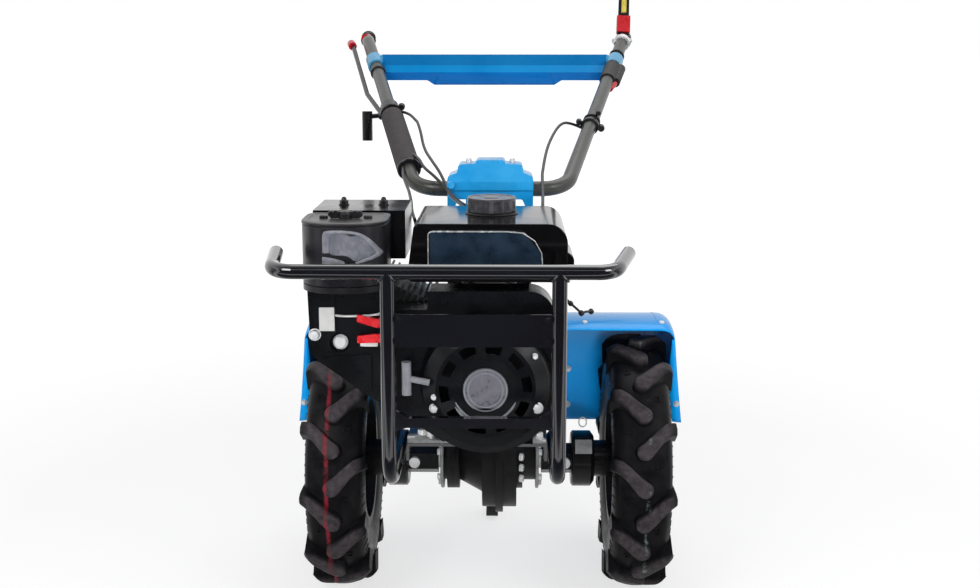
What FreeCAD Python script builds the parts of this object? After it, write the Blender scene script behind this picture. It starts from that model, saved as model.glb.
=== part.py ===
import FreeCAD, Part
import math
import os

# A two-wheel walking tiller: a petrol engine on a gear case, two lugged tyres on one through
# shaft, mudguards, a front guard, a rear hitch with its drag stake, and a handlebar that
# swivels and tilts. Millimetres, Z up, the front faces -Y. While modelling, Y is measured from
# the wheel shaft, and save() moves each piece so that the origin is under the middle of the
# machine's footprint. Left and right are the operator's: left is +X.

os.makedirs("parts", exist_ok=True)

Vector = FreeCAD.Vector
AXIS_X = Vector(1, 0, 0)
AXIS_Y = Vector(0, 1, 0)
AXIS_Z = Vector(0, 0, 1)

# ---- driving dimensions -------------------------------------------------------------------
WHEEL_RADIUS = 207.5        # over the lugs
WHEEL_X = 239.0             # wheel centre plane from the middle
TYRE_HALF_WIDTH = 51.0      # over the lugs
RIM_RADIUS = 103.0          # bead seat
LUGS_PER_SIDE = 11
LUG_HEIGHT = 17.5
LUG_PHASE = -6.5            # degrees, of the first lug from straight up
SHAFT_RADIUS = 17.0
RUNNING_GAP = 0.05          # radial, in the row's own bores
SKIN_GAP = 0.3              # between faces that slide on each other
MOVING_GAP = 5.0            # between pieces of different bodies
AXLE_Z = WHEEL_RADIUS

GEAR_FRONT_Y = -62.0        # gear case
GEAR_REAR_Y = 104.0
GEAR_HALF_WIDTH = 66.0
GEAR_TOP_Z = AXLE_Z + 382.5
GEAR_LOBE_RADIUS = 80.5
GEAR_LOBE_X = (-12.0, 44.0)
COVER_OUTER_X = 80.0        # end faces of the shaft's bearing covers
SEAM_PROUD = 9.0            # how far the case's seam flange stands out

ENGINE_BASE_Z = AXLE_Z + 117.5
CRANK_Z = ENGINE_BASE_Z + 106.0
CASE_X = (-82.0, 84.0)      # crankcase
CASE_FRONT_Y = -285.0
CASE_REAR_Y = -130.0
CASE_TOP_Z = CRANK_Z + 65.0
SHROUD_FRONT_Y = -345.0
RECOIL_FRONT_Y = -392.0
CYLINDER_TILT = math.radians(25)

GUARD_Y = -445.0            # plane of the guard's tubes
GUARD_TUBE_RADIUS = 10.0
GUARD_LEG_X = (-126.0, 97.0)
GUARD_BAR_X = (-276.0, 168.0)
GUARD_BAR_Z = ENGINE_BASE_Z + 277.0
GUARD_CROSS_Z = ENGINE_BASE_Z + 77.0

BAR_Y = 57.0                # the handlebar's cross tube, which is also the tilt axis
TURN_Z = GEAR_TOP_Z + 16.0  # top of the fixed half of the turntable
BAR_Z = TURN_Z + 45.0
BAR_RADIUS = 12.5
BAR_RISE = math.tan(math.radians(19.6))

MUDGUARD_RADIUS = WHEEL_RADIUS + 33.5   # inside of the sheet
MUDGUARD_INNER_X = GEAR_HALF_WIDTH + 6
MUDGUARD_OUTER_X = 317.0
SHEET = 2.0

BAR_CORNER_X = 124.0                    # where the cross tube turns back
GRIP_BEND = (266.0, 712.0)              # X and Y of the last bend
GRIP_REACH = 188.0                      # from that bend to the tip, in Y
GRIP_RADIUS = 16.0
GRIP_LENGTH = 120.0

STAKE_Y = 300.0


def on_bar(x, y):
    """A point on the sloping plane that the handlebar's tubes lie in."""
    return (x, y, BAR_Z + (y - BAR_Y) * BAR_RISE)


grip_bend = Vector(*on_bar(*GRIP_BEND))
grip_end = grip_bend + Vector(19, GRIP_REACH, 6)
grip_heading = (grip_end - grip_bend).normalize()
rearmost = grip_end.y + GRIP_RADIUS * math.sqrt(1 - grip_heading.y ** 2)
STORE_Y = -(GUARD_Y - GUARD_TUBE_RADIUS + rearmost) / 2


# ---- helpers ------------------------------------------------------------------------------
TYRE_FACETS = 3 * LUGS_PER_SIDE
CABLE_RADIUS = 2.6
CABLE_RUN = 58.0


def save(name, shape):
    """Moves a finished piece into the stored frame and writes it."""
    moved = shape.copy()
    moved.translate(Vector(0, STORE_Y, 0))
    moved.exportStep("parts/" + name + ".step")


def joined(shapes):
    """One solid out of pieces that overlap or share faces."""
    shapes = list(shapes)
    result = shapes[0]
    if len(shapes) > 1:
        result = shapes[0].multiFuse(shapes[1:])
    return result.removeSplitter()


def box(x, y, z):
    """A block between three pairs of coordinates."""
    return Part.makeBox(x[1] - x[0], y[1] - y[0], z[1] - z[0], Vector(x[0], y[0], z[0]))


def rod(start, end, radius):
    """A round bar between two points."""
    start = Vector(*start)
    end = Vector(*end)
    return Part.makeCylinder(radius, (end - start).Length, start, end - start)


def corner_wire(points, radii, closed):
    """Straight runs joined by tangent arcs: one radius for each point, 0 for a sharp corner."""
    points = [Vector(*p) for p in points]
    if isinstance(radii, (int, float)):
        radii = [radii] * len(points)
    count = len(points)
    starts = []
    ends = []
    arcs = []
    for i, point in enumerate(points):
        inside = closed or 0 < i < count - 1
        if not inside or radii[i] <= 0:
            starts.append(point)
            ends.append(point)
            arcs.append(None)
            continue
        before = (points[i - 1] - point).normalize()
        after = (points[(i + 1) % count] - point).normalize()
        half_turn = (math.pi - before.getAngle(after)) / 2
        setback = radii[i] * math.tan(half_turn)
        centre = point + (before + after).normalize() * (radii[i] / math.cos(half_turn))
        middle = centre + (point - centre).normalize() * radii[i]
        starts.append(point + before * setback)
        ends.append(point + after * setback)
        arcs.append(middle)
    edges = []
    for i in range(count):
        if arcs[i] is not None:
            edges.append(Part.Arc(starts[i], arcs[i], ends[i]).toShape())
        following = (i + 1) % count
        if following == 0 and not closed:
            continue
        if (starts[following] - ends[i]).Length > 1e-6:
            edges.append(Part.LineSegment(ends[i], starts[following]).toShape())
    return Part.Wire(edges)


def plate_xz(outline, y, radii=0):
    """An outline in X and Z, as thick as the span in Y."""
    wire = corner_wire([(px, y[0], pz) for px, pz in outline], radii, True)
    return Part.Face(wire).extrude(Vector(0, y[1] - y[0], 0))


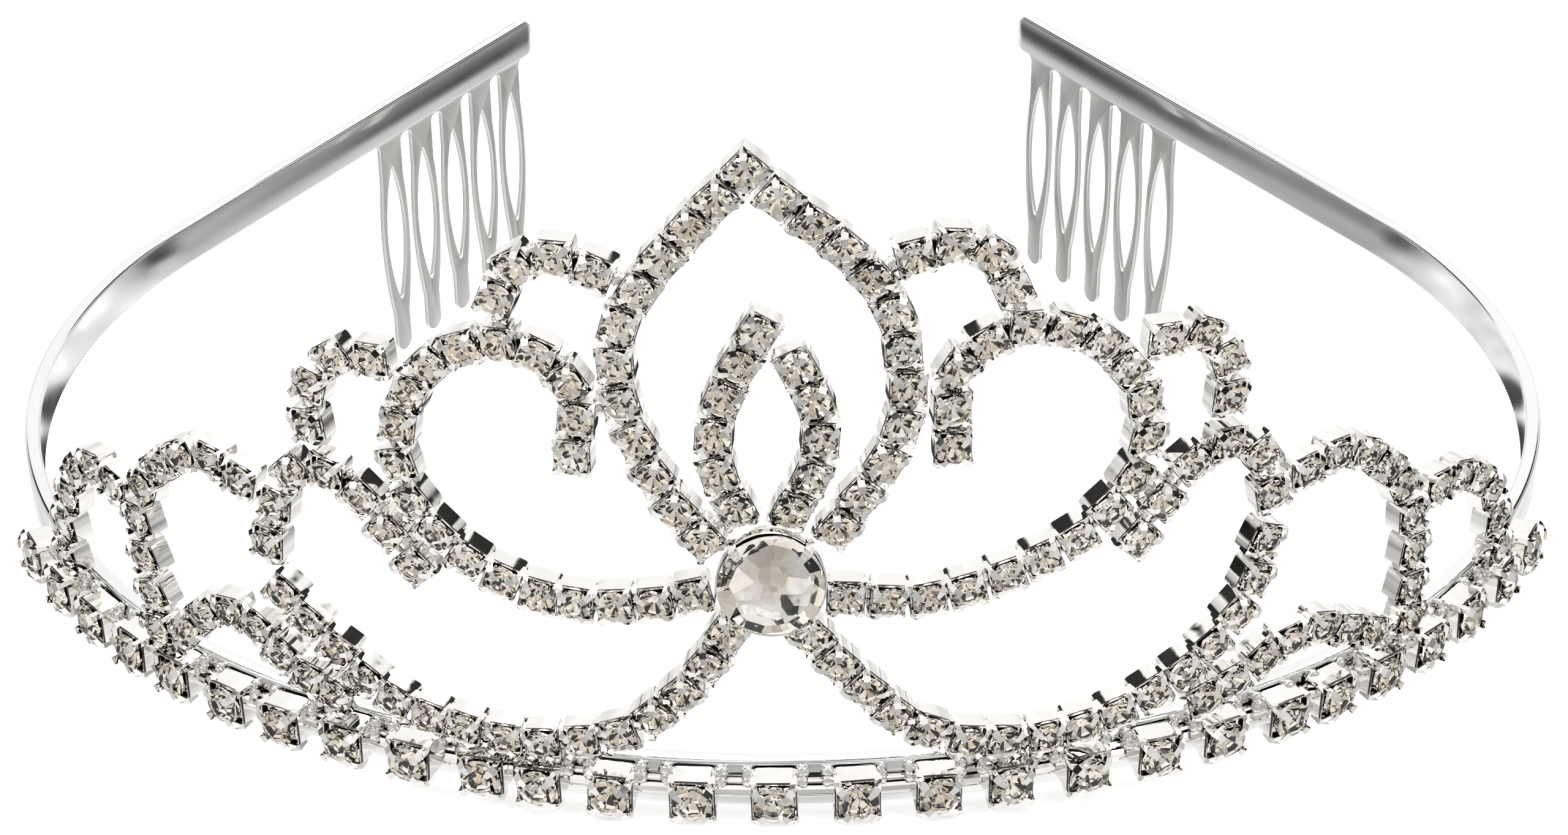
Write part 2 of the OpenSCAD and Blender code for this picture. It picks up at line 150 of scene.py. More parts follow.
------------------------------
▶ **Task statement**
Copy out the listing above, line by line and exactly, from its first line to the line holding "AXIS_Z = Vector(0, 0, 1)", inclusive.

▶ **The response**
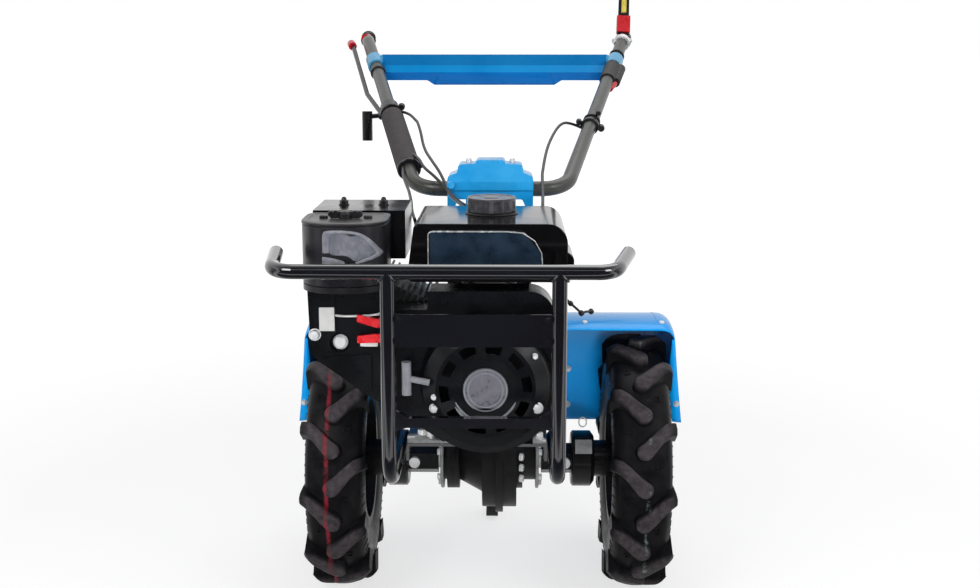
What FreeCAD Python script builds the parts of this object? After it, write the Blender scene script behind this picture. It starts from that model, saved as model.glb.
=== part.py ===
import FreeCAD, Part
import math
import os

# A two-wheel walking tiller: a petrol engine on a gear case, two lugged tyres on one through
# shaft, mudguards, a front guard, a rear hitch with its drag stake, and a handlebar that
# swivels and tilts. Millimetres, Z up, the front faces -Y. While modelling, Y is measured from
# the wheel shaft, and save() moves each piece so that the origin is under the middle of the
# machine's footprint. Left and right are the operator's: left is +X.

os.makedirs("parts", exist_ok=True)

Vector = FreeCAD.Vector
AXIS_X = Vector(1, 0, 0)
AXIS_Y = Vector(0, 1, 0)
AXIS_Z = Vector(0, 0, 1)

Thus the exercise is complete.